[Brief] Give the listing again in full, exactly as written.

[Data lines]
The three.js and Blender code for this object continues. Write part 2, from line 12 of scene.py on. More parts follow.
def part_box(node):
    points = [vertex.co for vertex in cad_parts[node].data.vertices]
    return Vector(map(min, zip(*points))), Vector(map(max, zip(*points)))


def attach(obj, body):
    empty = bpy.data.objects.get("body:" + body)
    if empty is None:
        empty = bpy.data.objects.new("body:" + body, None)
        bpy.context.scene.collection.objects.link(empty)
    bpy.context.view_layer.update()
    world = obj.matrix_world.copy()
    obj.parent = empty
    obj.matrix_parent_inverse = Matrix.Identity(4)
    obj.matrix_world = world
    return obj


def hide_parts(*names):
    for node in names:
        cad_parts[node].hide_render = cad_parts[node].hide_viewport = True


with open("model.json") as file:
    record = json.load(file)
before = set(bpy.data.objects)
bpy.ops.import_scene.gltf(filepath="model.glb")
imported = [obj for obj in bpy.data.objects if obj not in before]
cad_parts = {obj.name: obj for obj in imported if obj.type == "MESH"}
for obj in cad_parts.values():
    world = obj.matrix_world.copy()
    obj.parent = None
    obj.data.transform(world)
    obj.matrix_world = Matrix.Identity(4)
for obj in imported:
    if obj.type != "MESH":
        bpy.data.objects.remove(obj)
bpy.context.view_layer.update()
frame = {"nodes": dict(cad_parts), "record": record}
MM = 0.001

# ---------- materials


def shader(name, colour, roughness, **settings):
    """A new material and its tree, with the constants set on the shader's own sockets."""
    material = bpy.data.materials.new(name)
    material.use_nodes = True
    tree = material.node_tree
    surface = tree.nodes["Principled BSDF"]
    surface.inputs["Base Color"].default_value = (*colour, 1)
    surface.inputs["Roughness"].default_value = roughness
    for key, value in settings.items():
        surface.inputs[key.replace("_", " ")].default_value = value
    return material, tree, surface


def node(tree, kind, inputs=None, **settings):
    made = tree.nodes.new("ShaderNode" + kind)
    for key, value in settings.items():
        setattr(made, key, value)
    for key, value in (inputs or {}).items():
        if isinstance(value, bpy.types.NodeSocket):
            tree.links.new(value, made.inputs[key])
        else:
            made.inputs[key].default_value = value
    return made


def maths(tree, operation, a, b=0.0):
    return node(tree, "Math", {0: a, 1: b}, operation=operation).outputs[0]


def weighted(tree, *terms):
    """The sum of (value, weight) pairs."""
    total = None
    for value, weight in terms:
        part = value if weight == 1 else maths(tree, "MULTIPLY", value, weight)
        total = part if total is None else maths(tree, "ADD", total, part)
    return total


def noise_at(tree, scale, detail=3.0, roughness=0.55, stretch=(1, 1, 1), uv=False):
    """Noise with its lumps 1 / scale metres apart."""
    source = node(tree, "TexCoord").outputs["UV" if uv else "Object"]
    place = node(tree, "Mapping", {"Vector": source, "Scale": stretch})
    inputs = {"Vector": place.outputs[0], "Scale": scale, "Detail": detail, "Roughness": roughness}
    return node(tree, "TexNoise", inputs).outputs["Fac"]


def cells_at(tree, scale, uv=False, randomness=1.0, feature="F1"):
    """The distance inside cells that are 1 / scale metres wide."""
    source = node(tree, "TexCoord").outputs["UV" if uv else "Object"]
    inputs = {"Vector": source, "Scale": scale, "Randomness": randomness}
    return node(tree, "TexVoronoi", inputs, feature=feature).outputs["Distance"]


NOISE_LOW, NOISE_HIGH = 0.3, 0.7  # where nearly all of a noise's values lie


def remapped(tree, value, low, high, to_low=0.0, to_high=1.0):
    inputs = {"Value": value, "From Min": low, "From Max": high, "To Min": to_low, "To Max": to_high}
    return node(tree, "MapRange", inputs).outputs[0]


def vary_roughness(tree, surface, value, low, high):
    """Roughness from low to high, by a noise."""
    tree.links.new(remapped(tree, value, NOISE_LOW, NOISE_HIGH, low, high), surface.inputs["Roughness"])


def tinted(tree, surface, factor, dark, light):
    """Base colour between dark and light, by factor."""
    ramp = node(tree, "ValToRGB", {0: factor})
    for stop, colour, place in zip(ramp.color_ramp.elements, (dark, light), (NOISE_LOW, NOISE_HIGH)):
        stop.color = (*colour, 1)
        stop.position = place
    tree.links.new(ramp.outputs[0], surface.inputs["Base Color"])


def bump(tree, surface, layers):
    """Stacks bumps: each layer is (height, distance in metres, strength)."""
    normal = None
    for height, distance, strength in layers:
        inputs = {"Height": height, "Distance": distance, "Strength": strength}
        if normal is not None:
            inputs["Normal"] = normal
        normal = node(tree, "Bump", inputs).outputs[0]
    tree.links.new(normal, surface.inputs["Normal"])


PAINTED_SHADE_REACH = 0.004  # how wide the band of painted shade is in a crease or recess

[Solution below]
The three.js and Blender code for this object continues. Write part 2, from line 12 of scene.py on. More parts follow.
def part_box(node):
    points = [vertex.co for vertex in cad_parts[node].data.vertices]
    return Vector(map(min, zip(*points))), Vector(map(max, zip(*points)))


def attach(obj, body):
    empty = bpy.data.objects.get("body:" + body)
    if empty is None:
        empty = bpy.data.objects.new("body:" + body, None)
        bpy.context.scene.collection.objects.link(empty)
    bpy.context.view_layer.update()
    world = obj.matrix_world.copy()
    obj.parent = empty
    obj.matrix_parent_inverse = Matrix.Identity(4)
    obj.matrix_world = world
    return obj


def hide_parts(*names):
    for node in names:
        cad_parts[node].hide_render = cad_parts[node].hide_viewport = True


with open("model.json") as file:
    record = json.load(file)
before = set(bpy.data.objects)
bpy.ops.import_scene.gltf(filepath="model.glb")
imported = [obj for obj in bpy.data.objects if obj not in before]
cad_parts = {obj.name: obj for obj in imported if obj.type == "MESH"}
for obj in cad_parts.values():
    world = obj.matrix_world.copy()
    obj.parent = None
    obj.data.transform(world)
    obj.matrix_world = Matrix.Identity(4)
for obj in imported:
    if obj.type != "MESH":
        bpy.data.objects.remove(obj)
bpy.context.view_layer.update()
frame = {"nodes": dict(cad_parts), "record": record}
MM = 0.001

# ---------- materials


def shader(name, colour, roughness, **settings):
    """A new material and its tree, with the constants set on the shader's own sockets."""
    material = bpy.data.materials.new(name)
    material.use_nodes = True
    tree = material.node_tree
    surface = tree.nodes["Principled BSDF"]
    surface.inputs["Base Color"].default_value = (*colour, 1)
    surface.inputs["Roughness"].default_value = roughness
    for key, value in settings.items():
        surface.inputs[key.replace("_", " ")].default_value = value
    return material, tree, surface


def node(tree, kind, inputs=None, **settings):
    made = tree.nodes.new("ShaderNode" + kind)
    for key, value in settings.items():
        setattr(made, key, value)
    for key, value in (inputs or {}).items():
        if isinstance(value, bpy.types.NodeSocket):
            tree.links.new(value, made.inputs[key])
        else:
            made.inputs[key].default_value = value
    return made


def maths(tree, operation, a, b=0.0):
    return node(tree, "Math", {0: a, 1: b}, operation=operation).outputs[0]


def weighted(tree, *terms):
    """The sum of (value, weight) pairs."""
    total = None
    for value, weight in terms:
        part = value if weight == 1 else maths(tree, "MULTIPLY", value, weight)
        total = part if total is None else maths(tree, "ADD", total, part)
    return total


def noise_at(tree, scale, detail=3.0, roughness=0.55, stretch=(1, 1, 1), uv=False):
    """Noise with its lumps 1 / scale metres apart."""
    source = node(tree, "TexCoord").outputs["UV" if uv else "Object"]
    place = node(tree, "Mapping", {"Vector": source, "Scale": stretch})
    inputs = {"Vector": place.outputs[0], "Scale": scale, "Detail": detail, "Roughness": roughness}
    return node(tree, "TexNoise", inputs).outputs["Fac"]


def cells_at(tree, scale, uv=False, randomness=1.0, feature="F1"):
    """The distance inside cells that are 1 / scale metres wide."""
    source = node(tree, "TexCoord").outputs["UV" if uv else "Object"]
    inputs = {"Vector": source, "Scale": scale, "Randomness": randomness}
    return node(tree, "TexVoronoi", inputs, feature=feature).outputs["Distance"]


NOISE_LOW, NOISE_HIGH = 0.3, 0.7  # where nearly all of a noise's values lie


def remapped(tree, value, low, high, to_low=0.0, to_high=1.0):
    inputs = {"Value": value, "From Min": low, "From Max": high, "To Min": to_low, "To Max": to_high}
    return node(tree, "MapRange", inputs).outputs[0]


def vary_roughness(tree, surface, value, low, high):
    """Roughness from low to high, by a noise."""
    tree.links.new(remapped(tree, value, NOISE_LOW, NOISE_HIGH, low, high), surface.inputs["Roughness"])


def tinted(tree, surface, factor, dark, light):
    """Base colour between dark and light, by factor."""
    ramp = node(tree, "ValToRGB", {0: factor})
    for stop, colour, place in zip(ramp.color_ramp.elements, (dark, light), (NOISE_LOW, NOISE_HIGH)):
        stop.color = (*colour, 1)
        stop.position = place
    tree.links.new(ramp.outputs[0], surface.inputs["Base Color"])


def bump(tree, surface, layers):
    """Stacks bumps: each layer is (height, distance in metres, strength)."""
    normal = None
    for height, distance, strength in layers:
        inputs = {"Height": height, "Distance": distance, "Strength": strength}
        if normal is not None:
            inputs["Normal"] = normal
        normal = node(tree, "Bump", inputs).outputs[0]
    tree.links.new(normal, surface.inputs["Normal"])


PAINTED_SHADE_REACH = 0.004  # how wide the band of painted shade is in a crease or recess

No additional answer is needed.